Now, axioms develop for a reason. Many a rewrite has been started and gone astray for all the wrong reasons. Either it truly was a result of technical bankruptcy, or, perhaps even worse, it was a result of perceived technical bankruptcy by a new team uninterested in learning why things became the way they are. As Spolsky quips, such a rewrite is basically the same software with more and different bugs!

But there are other types of rewrites. The one most dear to me is the “Don’t Try To Turn A Chair Into A Table” rewrite. It’s the one we committed when we launched the new version of Basecamp a couple of years ago. A full, start-over, everything-is-reimplemented rewrite of Basecamp because we wanted it to do different things.

Yes, Basecamp Classic and the new Basecamp both juggle many of the same ingredients of project management and collaboration, but they’re mixed together in very different curations. So while we could have gotten from A to B one carefully tested refactoring and commit at the time, it would have been a fool’s errand.

Starting over allowed us to question the fundamentals of how the application worked and how it was implemented. We were able to make leaps, not just skips.

A chair can indeed be turned into a table with enough effort. Both have four legs, and all you need to do is chop off the back of the chair, and somehow refasten it to the base to extend the surface. Oh, and maybe some new wood to raise the legs up higher. It can be done, but why on earth would you?

So we decided to leave the chair alone. People were using the chair, and still are – years after the new table premiered! And we got to build a beautiful new table that’s been serving us so very well for the last couple of years.

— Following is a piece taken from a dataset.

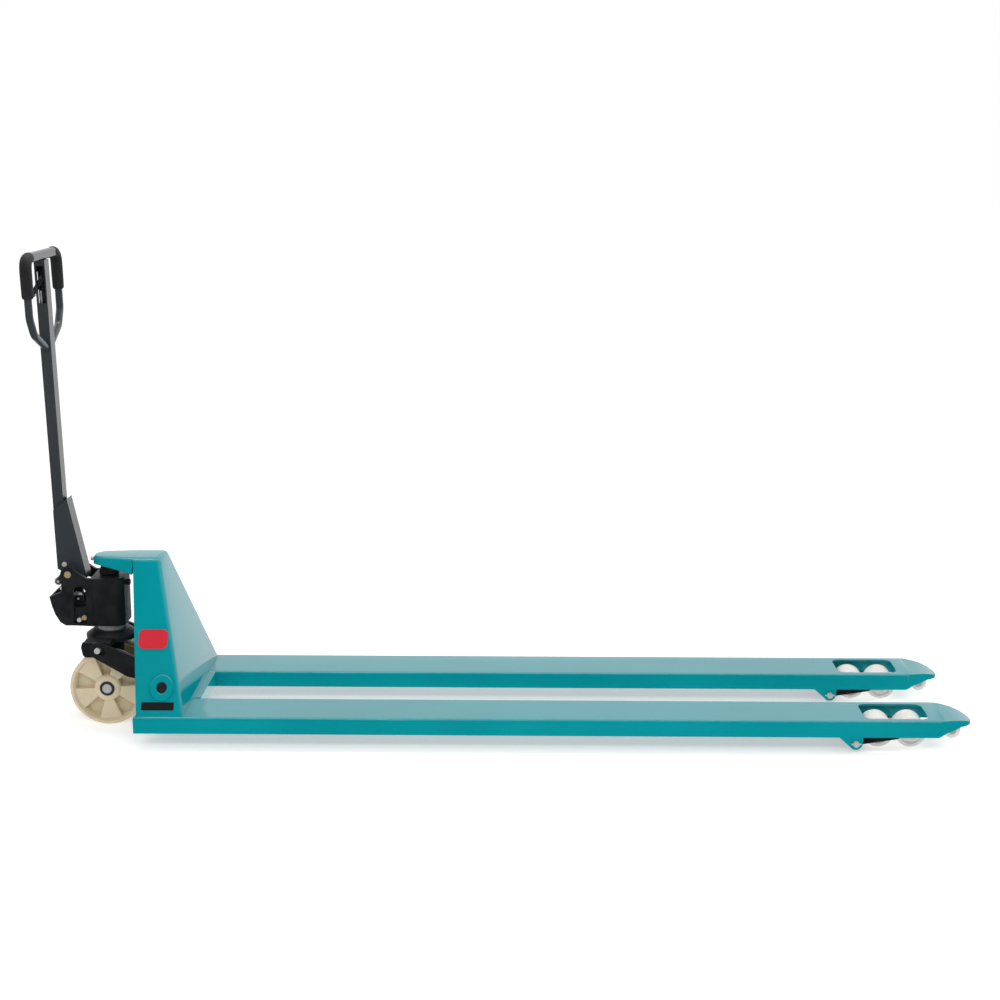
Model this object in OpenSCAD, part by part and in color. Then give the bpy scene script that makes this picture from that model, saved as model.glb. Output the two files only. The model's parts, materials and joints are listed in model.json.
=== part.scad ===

That’s really the bottom line here: We rewrote Basecamp from scratch and it turned out great! Better than great, actually. We got to leave well enough alone for people who had adopted and grown accustomed to Basecamp Classic, we got to offer a brand-new product to new customers that was the very best we knew how to make, and we got a greenfield codebase to enjoy as well. Plus-plus, would do again!

So what am I saying here? Rewrite willy nilly whenever you get blue over seeing a few modes of progress made cumbersome because of poor past decisions? Of course not. Embarking on The Big Rewrite is not a choice to be made lightly, but a choice it remains. It should be one of the options on the table.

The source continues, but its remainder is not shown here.